You've worked with so many people, is there anyone alive or dead you wished you could have collaborated with?
George Martin: I've been very, very lucky to work with the best and that rubs off on you. I don't think there's anyone I'd like to make a record with now, partly because my hearing is going in my old age and you can't make very good records if you're going deaf, but I still have lots of friends in the business. I was over watching Paul (McCartney) in Dallas recently and it was inspiring to see him in front of an audience.
Finally, what's your fondest memory of George Harrison?

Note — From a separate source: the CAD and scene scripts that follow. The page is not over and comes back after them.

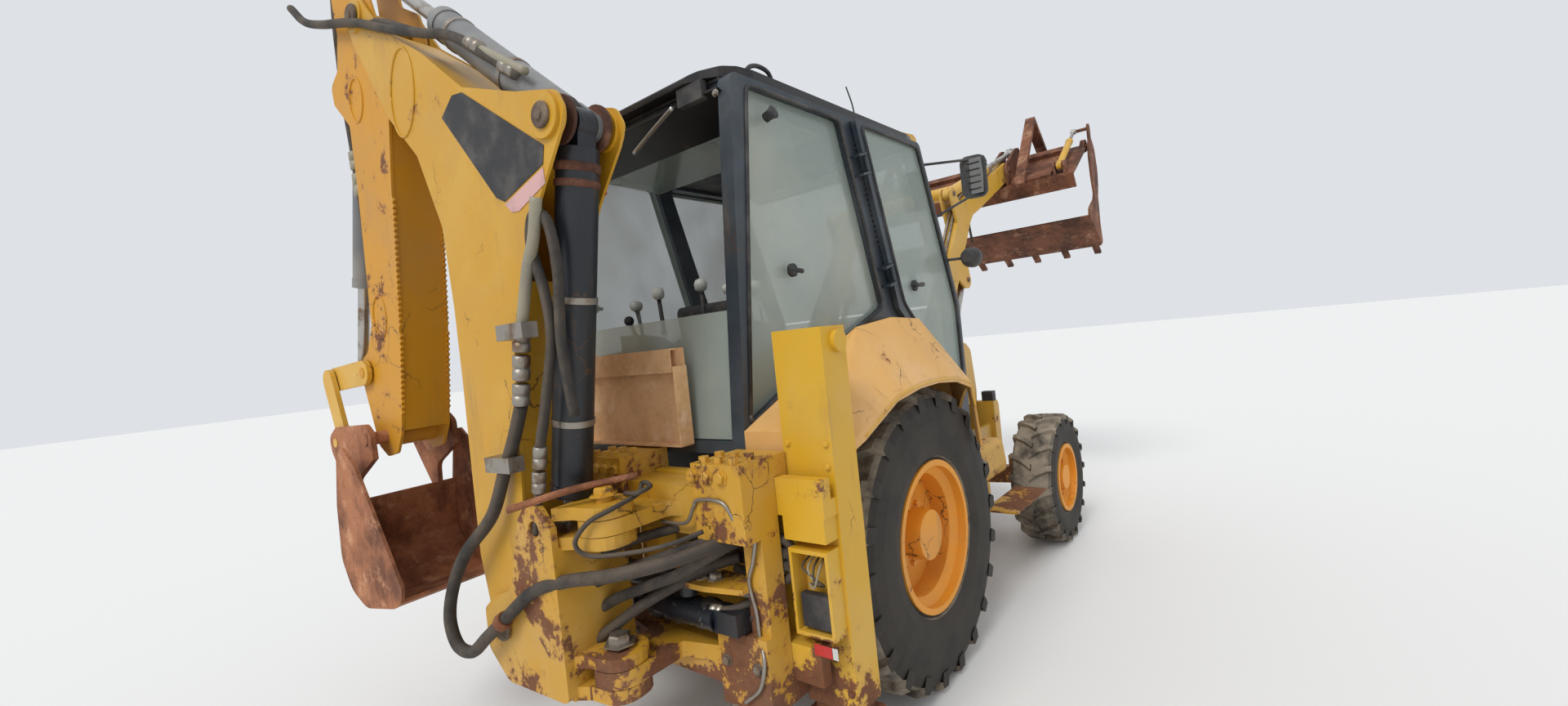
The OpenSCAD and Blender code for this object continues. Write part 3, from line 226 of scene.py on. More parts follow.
def paintMaterial(name, color, faded, start, climb, rough):
    made = newMaterial(name)
    tree = made[1]
    tone = mixColor(tree, ramp(tree, noiseOf(tree, 2.3, 4), 0.4, 0.68), color, faded)
    streaks = ramp(tree, noiseOf(tree, 6, 5, 0.7, (1, 1, 0.18)), 0.56, 0.74)
    tone = mixColor(tree, times(tree, streaks, 0.35), tone, (0.2, 0.12, 0.05))
    # chips grow where the coarse and the fine noise agree, along edges and low down
    coarse = noiseOf(tree, 5.5, 8, 0.62)
    fine = noiseOf(tree, 38, 6, 0.7)
    both = maths(tree, "ADD", times(tree, coarse, 0.72), times(tree, fine, 0.28))
    edge = times(tree, edgeWear(tree), 0.09)
    low = times(tree, heightFade(tree, *wear["line"]), 0.1 * climb)
    level = maths(tree, "ADD", maths(tree, "ADD", both, edge), low)
    chip = ramp(tree, level, start - wear["edge"], start + wear["edge"])
    halo = ramp(tree, level, start - wear["stain"][0], start + wear["stain"][1])
    tone = mixColor(tree, times(tree, halo, 0.55), tone, (0.3, 0.11, 0.025))
    rustTone = mixColor(tree, fine, (0.055, 0.02, 0.01), (0.26, 0.095, 0.035))
    tone = mixColor(tree, chip, tone, rustTone)
    tone = mixColor(tree, times(tree, cracksOf(tree), 0.85), tone, (0.07, 0.03, 0.012))
    cover = wear["dust"][0] if color[0] < wear["dark"] else wear["dust"][1]
    dust = times(tree, ramp(tree, noiseOf(tree, 3.1, 5), 0.45, 0.7), cover)
    tone = mixColor(tree, dust, tone, (0.36, 0.26, 0.17))
    height = maths(tree, "SUBTRACT", times(tree, fine, 0.25), times(tree, chip, 0.25))
    return finishOff(made, tone, rangeOf(tree, chip, rough, 0.86), height, 0.35, 0.004)


# dark, middle and pale rust
rusts = {
    "bucketRust": ((0.14, 0.048, 0.02), (0.4, 0.155, 0.068), (0.6, 0.31, 0.17)),
    "loaderRust": ((0.07, 0.024, 0.011), (0.21, 0.078, 0.038), (0.46, 0.25, 0.15)),
    # pale tan rust on the sheet guard, brightened far past the rust's own colour as painted light on the
    # guard
    "guardRust": ((0.6, 0.34, 0.16), (0.8, 0.5, 0.26), (0.86, 0.62, 0.4)),
    "oldSteel": ((0.07, 0.045, 0.03), (0.22, 0.16, 0.11), (0.4, 0.34, 0.27)),
    "wornPin": ((0.05, 0.018, 0.01), (0.15, 0.055, 0.028), (0.27, 0.13, 0.07)),
    "brightRust": ((0.16, 0.052, 0.018), (0.3, 0.11, 0.035), (0.42, 0.2, 0.08)),
}


def rustMaterial(name, dark, mid, pale):
    made = newMaterial(name)
    tree = made[1]
    tone = mixColor(tree, ramp(tree, noiseOf(tree, 4.2, 9, 0.66), 0.36, 0.62), dark, mid)
    spots = times(tree, ramp(tree, noiseOf(tree, 9, 8, 0.7), 0.52, 0.68), 0.7)
    tone = mixColor(tree, spots, tone, pale)
    speck = noiseOf(tree, 120, 3, 0.6)
    tone = mixColor(tree, ramp(tree, speck, 0.55, 0.75), tone, dark)
    height = maths(tree, "ADD", times(tree, speck, 0.4), noiseOf(tree, 30, 6))
    return finishOff(made, tone, 0.82, height, 0.5, 0.004)


# colour and roughness
metals = {
    "rodSteel": ((0.46, 0.44, 0.41), 0.28),
    "fittingSteel": ((0.33, 0.3, 0.26), 0.45),
    "paleFitting": ((0.62, 0.58, 0.5), 0.5),
}


def steelMaterial(name, color, rough):
    made = newMaterial(name)
    tree = made[1]
    tone = mixColor(tree, ramp(tree, noiseOf(tree, 14, 6), 0.48, 0.7), color, (0.2, 0.13, 0.08))
    feed(tree, made[2].inputs["Metallic"], 0.85)
    return finishOff(made, tone, rough, noiseOf(tree, 60, 4), 0.15, 0.001)


# colour, dust and the share of dust on faces that look sideways
rubbers = {
    "tyreRubber": ((0.022, 0.018, 0.014), (0.3, 0.25, 0.185), 0.05),
    "hoseRubber": ((0.02, 0.018, 0.017), (0.1, 0.075, 0.052), 0.4),
}


def rubberMaterial(name, color, dust, side):
    made = newMaterial(name)
    tree = made[1]
    cover = ramp(tree, noiseOf(tree, 5, 7, 0.65), 0.3, 0.6)
    shape = addNode(tree, "ShaderNodeNewGeometry")
    split = addNode(tree, "ShaderNodeSeparateXYZ", in_Vector=shape.outputs["Normal"])
    sideways = ramp(tree, times(tree, split.outputs["Y"], split.outputs["Y"]), 0.25, 0.75)
    tone = mixColor(tree, times(tree, cover, rangeOf(tree, sideways, 0.9, side)), color, dust)
    return finishOff(made, tone, 0.78, noiseOf(tree, 45, 6), 0.3, 0.003)


def glassMaterial(name):
    mat, tree, shader = newMaterial(name)
    grime = ramp(tree, noiseOf(tree, 1.7, 4, 0.5), 0.3, 0.75)
    look = {"Base Color": mixColor(tree, grime, (0.44, 0.52, 0.47), (0.5, 0.53, 0.46)),
            "Alpha": rangeOf(tree, grime, 0.44, 0.58), "Roughness": 0.12, "Specular IOR Level": 0.6}
    for socket, value in look.items():
        feed(tree, shader.inputs[socket], value)
    mat.surface_render_method = "BLENDED"
    return mat


# colour and roughness
plastics = {
    "blackPlastic": ((0.022, 0.022, 0.024), 0.6),
    "greyPlastic": ((0.17, 0.175, 0.17), 0.6),
    "paleHose": ((0.3, 0.27, 0.19), 0.5),
    "tornFilm": ((0.018, 0.019, 0.021), 0.32),
    "seatCloth": ((0.045, 0.045, 0.05), 0.9),
    "lampLens": ((0.55, 0.56, 0.52), 0.12),
    "redLens": ((0.5, 0.02, 0.015), 0.25),
    "paleStrip": ((0.62, 0.36, 0.34), 0.5),
}


def plasticMaterial(name, color, rough):
    made = newMaterial(name)
    tree = made[1]
    dust = times(tree, ramp(tree, noiseOf(tree, 7, 6), 0.4, 0.7), 0.4)
    tone = mixColor(tree, dust, color, (0.16, 0.14, 0.12))
    return finishOff(made, tone, rough, noiseOf(tree, 260, 3), 0.15, 0.001)


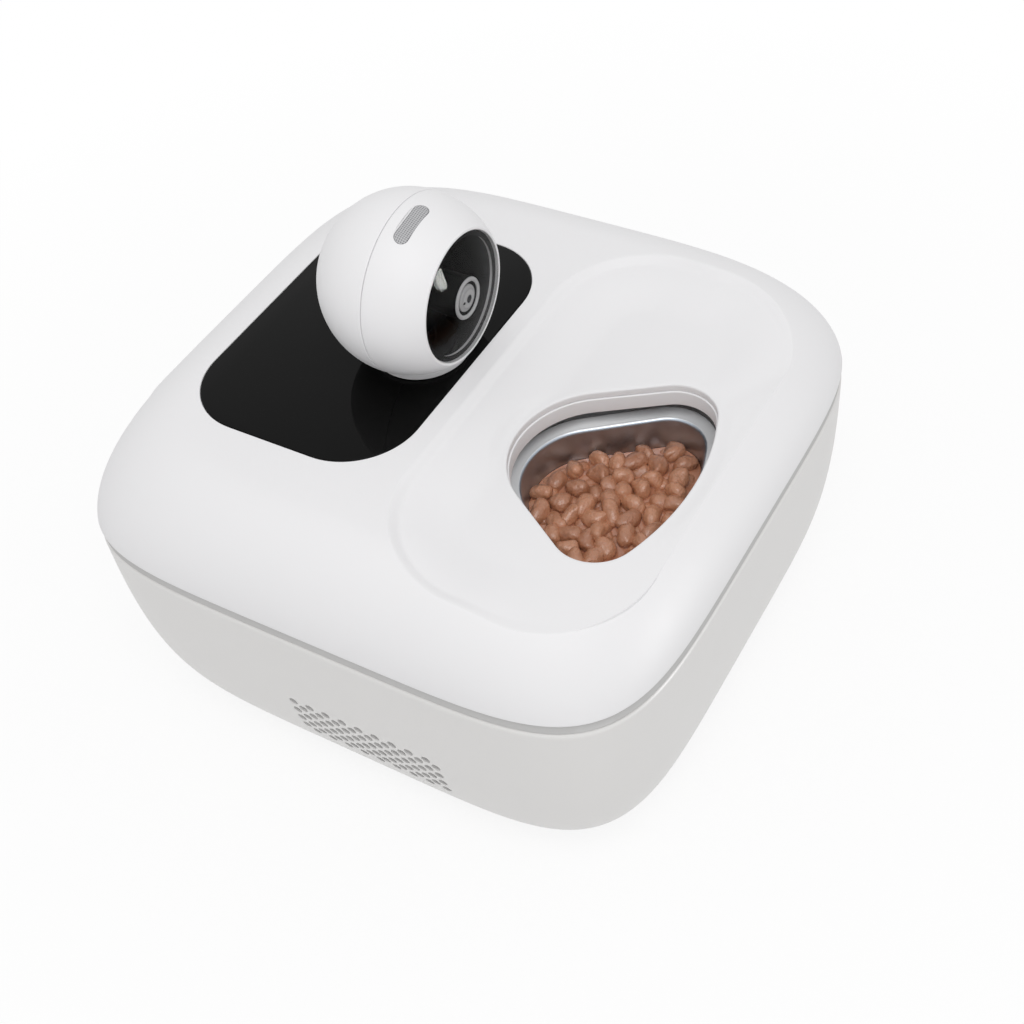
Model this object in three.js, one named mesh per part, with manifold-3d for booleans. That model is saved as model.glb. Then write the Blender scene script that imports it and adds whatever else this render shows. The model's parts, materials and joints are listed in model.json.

George Martin: George was such a good man in all senses. He was a generous person and if you were his friend, he would be so incredibly loyal, very quiet, and he had his own fixed beliefs on life generally. He was a fine musician. He didn't deserve what he got. There were many things that contributed at the end. After The Beatles he helped some friends in the film business, his Python friends, and it was very successful for a while. Eventually though it lost money, although it didn't deserve to. George eventually found himself with a bill for 25 million pounds [$40 million] and it all started with helping people. That was such a great strain. Then of course that awful attack in his house which was just so incredibly traumatic and he found himself fighting for his life. Without dear Olivia who had great courage and eventually laid the guy out, he could have died then. All these things told on his health. He was a great family man. In a way I miss him more than John, though I miss John greatly as well.